Player X's third year: .351/.410/.444
Keppinger's (So far): .354/.407/.532

As you can see, Keppinger's major league numbers so far are somewhat comparable to those of Player X.

“So what,” you ask?

Well, you see, Player X was a guy who stuck around for a few more years after that, and did fairly well. So well, in fact, that a couple of weeks ago he was summoned to Cooperstown, NY where, in front of the largest crowd in the history of the institution, he was summarily inducted into the Baseball Hall Of Fame in his first year of eligibility.

Player X was Tony Gwynn.

Now, don't get me wrong here, I am by no means am I pushing Jeff Keppinger as a future HOFer. Maybe if he keeps hitting like this for the next 15 years, I will start, especially if by some miracle he is still in a Reds' uniform then. But right now, it's safe to say that Jeff Keppinger sure as shootin' doesn't look at all out of place in the major leagues…and that the Reds might want to hang onto this guy, just in case!


August 12, 2007

12 August 2007, Padres at Reds

Shall we…?

Yeah, let's have a game thread!

The starting lineups for this afternoon, courtesy of the Associated Press:


Brian Giles, rf
Geoff Blum, 2b
Mike Cameron, cf (ex-Red)
Adrian Gonzalez, 1b
Khalil Greene, ss
Rob Mackowiak, lf
Morgan Ensberg, 3b
Josh Bard, c
Jake Peavy, p

Peavy is 4-0, 1.99 in 7 career starts against the Reds.

And now, ladies and gentlemen, your Cincinnati…


Scott Hatteberg, 1b
Norris Hopper, cf
Brandon Phillips, 2b
Adam Dunn, lf
Jeff Keppinger, ss
Edwin Encarnación, 3b
Jason Ellison, rf
David Ross, c
Bronson Arroyo, p

Arroyo is 2-3, 3.49 in 5 career starts against the Padres.

John Fay reported that Alex Gonzalez has a “tender” throwing arm.

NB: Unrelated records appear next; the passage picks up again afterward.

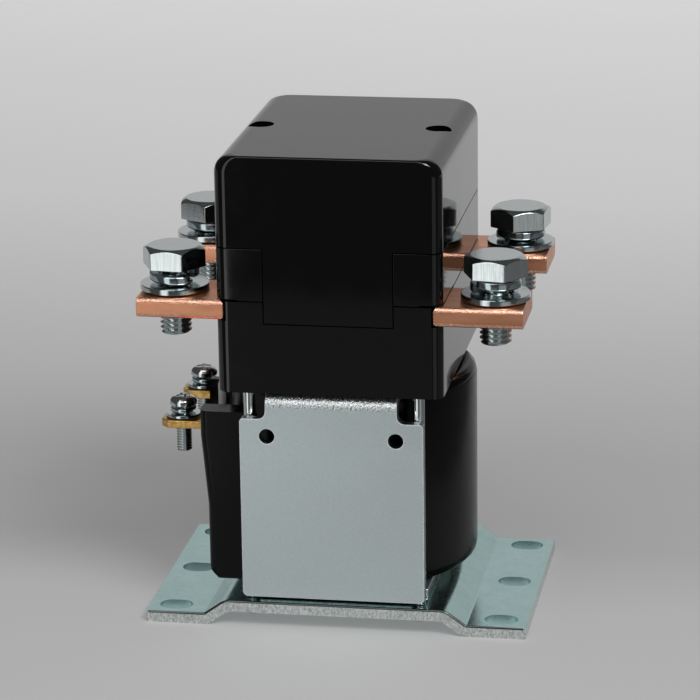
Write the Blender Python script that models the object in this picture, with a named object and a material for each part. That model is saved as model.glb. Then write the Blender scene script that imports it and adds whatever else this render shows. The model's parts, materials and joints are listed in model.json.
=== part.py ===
"""Double-pole contactor for direct current: a solenoid in a steel yoke on a folded bracket, with a contact
housing of three black mouldings on top and four copper bars out of its sides. Metres, +Z up, +X to the right,
the camera's side towards -Y. The origin is the centre of the bracket's footprint on the surface it stands on."""

import math

import bmesh
import bpy
from mathutils import Vector

# Clearances
SEAT_GAP = 0.0003
SLIDE_GAP = 0.0003

# Folded bracket
BRACKET_INSET = 0.0006
BRACKET_SHEET = 0.0030
PLATFORM_HEIGHT = 0.00675
PLATFORM_LENGTH = 0.0566
SLOPE_RUN = 0.0053
FLANGE = 0.01525
BRACKET_BEND = 0.0012
BRACKET_CORNER = 0.0006
SLOT_LENGTH = 0.0085
SLOT_WIDTH = 0.0065
SLOT_TO_END = 0.0069
SLOT_TO_SIDE = 0.0055
SLOT_ROWS = 3

# Magnet frame: the pole plate lies on the platform and the yoke stands round the coil
POLE_PLATE_THICKNESS = 0.0030
YOKE_SHEET = 0.0030
YOKE_WIDTH = 0.0465
NECK_TO_SCREW = 0.00335
YOKE_BEND = 0.0008
YOKE_FOOT_GAP = 0.0017
SHOULDER_DROP = 0.0069
SHOULDER_FILLET = 0.0019
SHOULDER_ROUND = 0.0010
YOKE_CORNER = 0.0013
YOKE_HOLE = 0.0039
YOKE_HOLE_PITCH = 0.0326
YOKE_HOLE_DROP = 0.0045

# Moulded coil
COIL_DIAMETER = 0.0640
COIL_HEIGHT = 0.05165
COIL_ROUND = 0.0028
COIL_FLAT = 0.0011
STRIP_CHANNEL = 0.0027
COIL_WALL = 0.0064
COIL_CAP = 0.0052
BOBBIN_WALL = 0.0014
BOBBIN_FLANGE = 0.0018
BLOCK_PROUD = 0.0035
BLOCK_TO_SCREW = 0.0031
BLOCK_TAPER = 0.0016
BLOCK_TAPER_START = 0.0067
BLOCK_TAPER_END = 0.0252
BLOCK_END_WALL = 0.0062
BLOCK_DROP = 0.0078
BLOCK_FOOT = 0.0009
BLOCK_ROUND = 0.0028
BLOCK_CORNER = 0.0020
BARRIER_PROUD = 0.0021
BARRIER_WIDTH = 0.0022
BARRIER_RISE = 0.0013
BARRIER_CORNER = 0.0008
BARRIER_HEIGHT = 0.0160

# Coil terminals
TAB_WIDTH = 0.0100
TAB_THICKNESS = 0.0020
TAB_LENGTH = 0.0200
TAB_PROUD = 0.0115
TAB_DROP = 0.0050
TAB_CHAMFER = 0.0018
LUG_WIDTH = 0.0021
LUG_THICKNESS = 0.0009
LUG_HEIGHT = 0.0082
LUG_INSET = 0.0032
LUG_TO_EDGE = 0.0016
COIL_SCREW = 0.0040
COIL_SCREW_LENGTH = 0.0124
COIL_SCREW_HEAD = 0.0070
COIL_SCREW_HEAD_HEIGHT = 0.0024
COIL_SCREW_TO_END = 0.0050
COIL_WASHER = 0.0090
COIL_WASHER_THICKNESS = 0.0007
COIL_LOCK_SECTION = 0.0011
COIL_LOCK_HEIGHT = 0.0016

# Solenoid
SLEEVE_BORE = 0.0200
SLEEVE_WALL = 0.0005
CORE_HEIGHT = 0.0206
CORE_STUD = 0.0100
POLE_CHAMFER = 0.0006
PLUNGER_HOLE_DEPTH = 0.0100
ROD_DIAMETER = 0.0050
ROD_HEAD = 0.0092
ROD_HEAD_HEIGHT = 0.0026
TRAVEL = 0.0035
TRAVEL_SPARE = 0.0001

# Contact housing
HOUSING_OVERHANG = 0.00135
SCREW_HEAD_TO_WALL = 0.0014
BASE_HEIGHT = 0.0237
MIDDLE_HEIGHT = 0.0135
COVER_HEIGHT = 0.02315
SIDE_WALL = 0.0027
END_WALL = 0.0030
FLOOR = 0.0030
COVER_TOP = 0.0030
COVER_SHOULDER = 0.0045
HOUSING_EDGE = 0.0007
HOUSING_CORNER = 0.0032
TONGUE_WIDTH = 0.03216
TONGUE_DROP = 0.0191
TONGUE_THICKNESS = 0.0023
SHELF_WIDTH = 0.0027
SHELF_HEIGHT = 0.0083
PILLAR_INSET = 0.0020
SPRING_SEAT_HEIGHT = 0.0008
ARC_WALL = 0.0020
RECESS_WALL = 0.0021
COVER_SCREW = 0.0035
COVER_SCREW_LENGTH = 0.0330
COVER_SCREW_HEAD = 0.0060
COVER_SCREW_HEAD_HEIGHT = 0.0024
COVER_SCREW_INSET = 0.00565
COVER_SCREW_RECESS = 0.0137
COVER_BOSS = 0.0092

# Tie screws
TIE_SCREW = 0.0030
TIE_SCREW_INSET = 0.00175
TIE_SCREW_HEAD = 0.0055
TIE_SCREW_HEAD_HEIGHT = 0.0020
TIE_SCREW_TIP = 0.0014

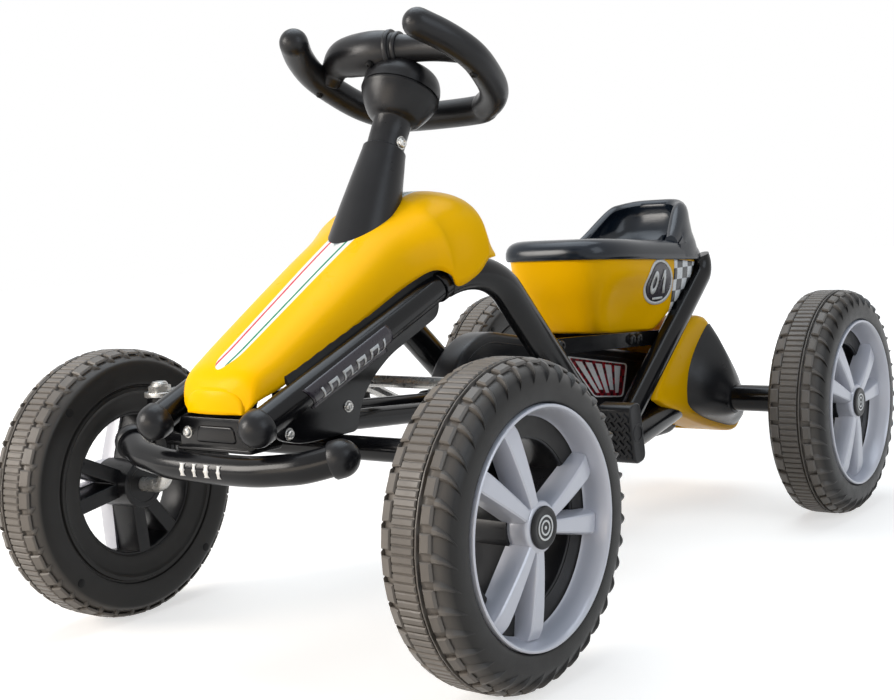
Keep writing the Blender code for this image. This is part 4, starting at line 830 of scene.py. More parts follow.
def hexNut(at, across, tall, hole, place):
    # six-sided nut with chamfered corners and a domed collar, standing on z = at
    rows = []
    for h, shrink in ((0, 0.94), (0.0007, 1.0), (tall * 0.62, 1.0), (tall * 0.68, 0.93)):
        row = []
        for k in range(36):
            a = 2 * math.pi * k / 36
            flat = across * min(math.cos(math.pi / 6) / math.cos((a % (math.pi / 3)) - math.pi / 6), shrink)
            row.append((flat * math.cos(a), flat * math.sin(a), at + h))
        rows.append(row)
    collar = [(across * r, tall * h) for r, h in ((0.74, 0.70), (0.72, 0.92), (0.66, 1.0))]
    rows += [[(x, y, at + h) for x, y in circle(r, 36)] for r, h in collar + [(hole, tall), (hole, 0)]]
    return loft(rows, place=place, ring=True)


def buildUnderneath():
    u = under
    reach = layout["kingpin"] - u["beamShort"]
    shapes = [pipe([front(-reach, 0, u["beamUp"]), front(reach, 0, u["beamUp"])], u["beamRadius"], 36)]
    low, high = u["sleeve"]
    r, bore = u["sleeveRadius"], u["shaft"] + 0.0004
    toe = math.radians(layout["toe"])
    for title, side, s in sides:
        shapes.append(lathe(sleeve(bore, r, low, high, 0.0007, 0.0007),
                            Matrix.Translation(front(s * layout["kingpin"], 0, 0)), 40, ring=True))
    piece("frontBeam", together(*shapes), "tube", "frame", "front_beam")
    for title, side, s in sides:
        buildKnuckle(title, side, s, toe)
        buildRail(title, side, s)
        buildHousing(title, side, s)


def buildKnuckle(title, side, s, toe):
    u, body, x, out = under, f"knuckle_{side}", s * layout["kingpin"], under["spindleOut"]
    at = Matrix.Translation(front(x, 0, 0))
    tip = front(x + s * out * math.cos(toe), -out * math.sin(toe), 0)
    line = bent([front(x, 0, u["spindleTop"]), front(x, 0, 0), tip], u["spindleBend"], 10)
    washer = lathe(u["washer"], at, 32, ring=True)
    piece(f"spindle{title}", together(pipe(line, u["shaft"], 32), washer), "zinc", body, f"spindle_{side}")
    wide, narrow = u["armEnds"]
    shape = belt(((0, 0, wide), (0, u["armLength"], narrow)))
    arm = slab([shape, circle(u["armBore"], 32)], u["armThick"],
               Matrix.Translation(front(x, 0, u["armUp"] + u["armThick"] / 2)), 0.0006)
    stud = pipe([front(x, u["armLength"], u["armUp"] + 0.001), front(x, u["armLength"], u["studTop"])],
                u["studRadius"], 20)
    piece(f"steeringArm{title}", together(arm, stud), "zinc", body, f"steering_arm_{side}")
    nut = hexNut(u["nutUp"], u["nutAcross"], u["nutTall"], u["bore"], at)
    piece(f"kingpinNut{title}", nut, "zinc", body, f"kingpin_nut_{side}", sharp=30)


def buildRail(title, side, s):
    u = under
    x = s * u["railX"]
    ends = [front(x, back, u["railUp"] - u["railDrop"] * back) for back in u["railEnds"]]
    y0, z0 = u["crank"]
    y1, z1 = ends[1].y + u["plateIn"][0], ends[1].z + u["plateIn"][1]
    y2, z2 = y1 + u["plateTail"][0], z1 + u["plateTail"][1]
    shape = belt(((y0, z0, u["crankPlate"]), (y1, z1, u["railPlate"]), (y2, z2, u["railPlate"])), steps=24)
    hanger = slab([softCorners(shape, 0.001, 1)], u["plateThick"], sideView(s * u["hangerX"]), 0.0006)
    bush = lathe(sleeve(*u["bush"]), facingOut(s * u["hangerX"], s, y0, z0), 36, ring=True)
    piece(f"lowerRail{title}", together(pipe(ends, u["railRadius"], 32), hanger, bush), "tube", "frame",
          f"lower_rail_{side}")


def buildHousing(title, side, s):
    r = under["housingRadius"]
    a, b = under["housing"]
    along = facingOut(0, s, axlePoint.y, axlePoint.z)
    tube = lathe([(r - 0.0006, a), (r, a + 0.0006), (r, b - 0.0010), (r - 0.0008, b), (0.0108, b),
                  (0.0106, b - 0.0006), (0.0106, a)], along, 40, ring=True)
    ring = lathe([(r - 0.0002, b - 0.012), (r + 0.0016, b - 0.0116), (r + 0.0018, b - 0.010),
                  (r + 0.0018, b - 0.0022), (r + 0.0014, b - 0.0016), (r - 0.0002, b - 0.0016)], along, 40,
                 ring=True)
    piece(f"axleHousing{title}", together(tube, ring), "tube", "frame", f"axle_housing_{side}")


buildUnderneath()
print("underneath ready")

# bonnet; stations give back, bow, top, edge, half width
bonnet = {"stations": ((-0.0785, -0.004, 0.097, 0.079, 0.029), (-0.0695, 0.000, 0.111, 0.088, 0.038),
                       (-0.048, 0.000, 0.124, 0.0975, 0.045), (-0.003, 0.000, 0.1515, 0.1190, 0.050),
                       (0.047, 0.000, 0.182, 0.1430, 0.0545), (0.085, 0.000, 0.204, 0.160, 0.058),
                       (0.107, 0.000, 0.215, 0.1695, 0.067), (0.119, 0.000, 0.222, 0.165, 0.0755),
                       (0.132, 0.007, 0.2285, 0.1555, 0.0785), (0.157, 0.014, 0.2345, 0.164, 0.085),
                       (0.181, 0.026, 0.2320, 0.175, 0.087), (0.199, 0.041, 0.2185, 0.176, 0.087),
                       (0.210, 0.048, 0.199, 0.1765, 0.0865), (0.214, 0.047, 0.186, 0.177, 0.086)),
          "power": (3.0, 2.45), "across": 72, "wall": 0.0025, "noseRows": 9, "noseOut": 0.0026,
          "noseFall": 0.0178, "noseNarrow": 0.0030}
cover = {"low": -0.046, "top": 0.0686, "baseRadius": 0.0322, "topRadius": 0.0182, "lean": 0.0075,
         "neck": 0.0163, "bulgeAt": (0.12, 0.3, 0.5, 0.7, 0.88, 0.97), "bulge": 0.0006}
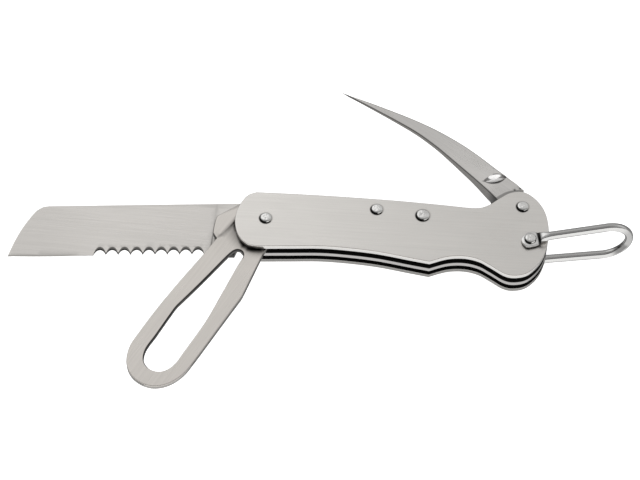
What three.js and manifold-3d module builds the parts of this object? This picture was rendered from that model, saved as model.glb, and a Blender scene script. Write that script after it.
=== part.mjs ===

Here's hoping this doesn't signal another infielder with arm problems, to go along with Juan Castro and Jerry Gil, who have already had Tommy John ligament replacements on their throwing arms this season. Anyway, Gonzalez is getting the day off, along with Ken Griffey, Jr.

I have to run to the store real quick, but will be back for the 1:15 PM start time…the store is right around the corner….just wanted to get the lineups up before I went. BRB!